India’s Economic Pulse:
India’s Growth Recovers to 6.2% in Q3FY25, But Momentum Remains Soft.
India’s GDP grew 6.2% in Q3FY25, after slowing down to 5.6% in the previous quarter. While still one of the fastest-growing economies globally, India’s growth momentum has softened due to high base effect, tight monetary policy, and constrained liquidity. RBI has lowered its Gross Domestic Production (GDP) projection for FY25 to 6.4 per cent from the earlier stated 6.6% and stated its GDP expectations for FY26 at 6.7%. Inflation has cooled significantly, falling to 4.31% in January 2025, the lowest level since August 2024, bringing it close to the RBI target of 4%. This has further strengthened the case for continued rate cuts and liquidity support for banks. Meanwhile, Industrial production grew 3.2% year-on-year in December, slowing from 5% in November. Core industries posted a fifth straight month of growth, with output expanding 4.6% in January, up from 4% in December.
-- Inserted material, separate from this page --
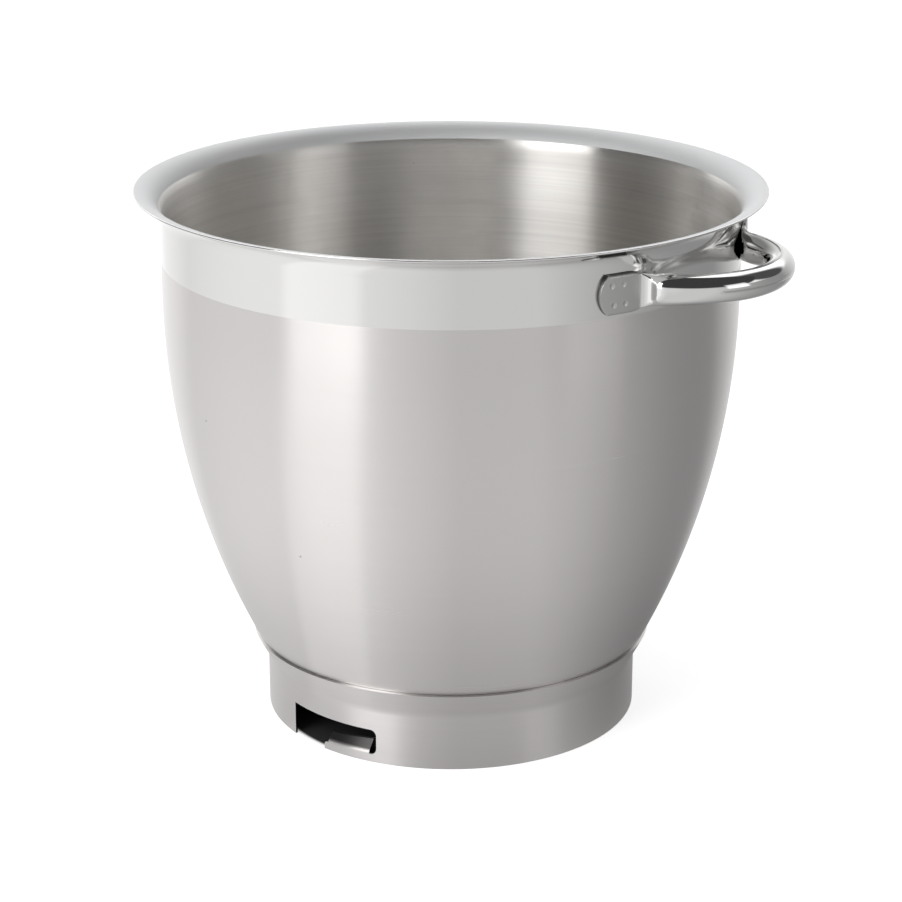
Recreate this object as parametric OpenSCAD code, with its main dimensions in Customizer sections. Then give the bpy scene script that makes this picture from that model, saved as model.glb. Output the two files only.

The global economic landscape is evolving rapidly, with geopolitical risks, trade tensions, and inflationary pressures shaping market sentiment. The IMFs latest projections keep global growth at 3.2% for 2024, with a slight uptick to 3.3% in 2025 and 2026. However, these forecasts are subject to increasing downside risks due to the rapidly evolving geopolitical scenario.
Conclusion
At Chola Securities, we remain committed to navigating these complexities with clarity and precision, ensuring that your investments are aligned with emerging opportunities and resilient to potential headwinds.
We sincerely thank you—our valued clients and investors—for your continued confidence and partnership. Together, we look forward to embracing the challenges and opportunities of the months ahead, ensuring sustained growth and success.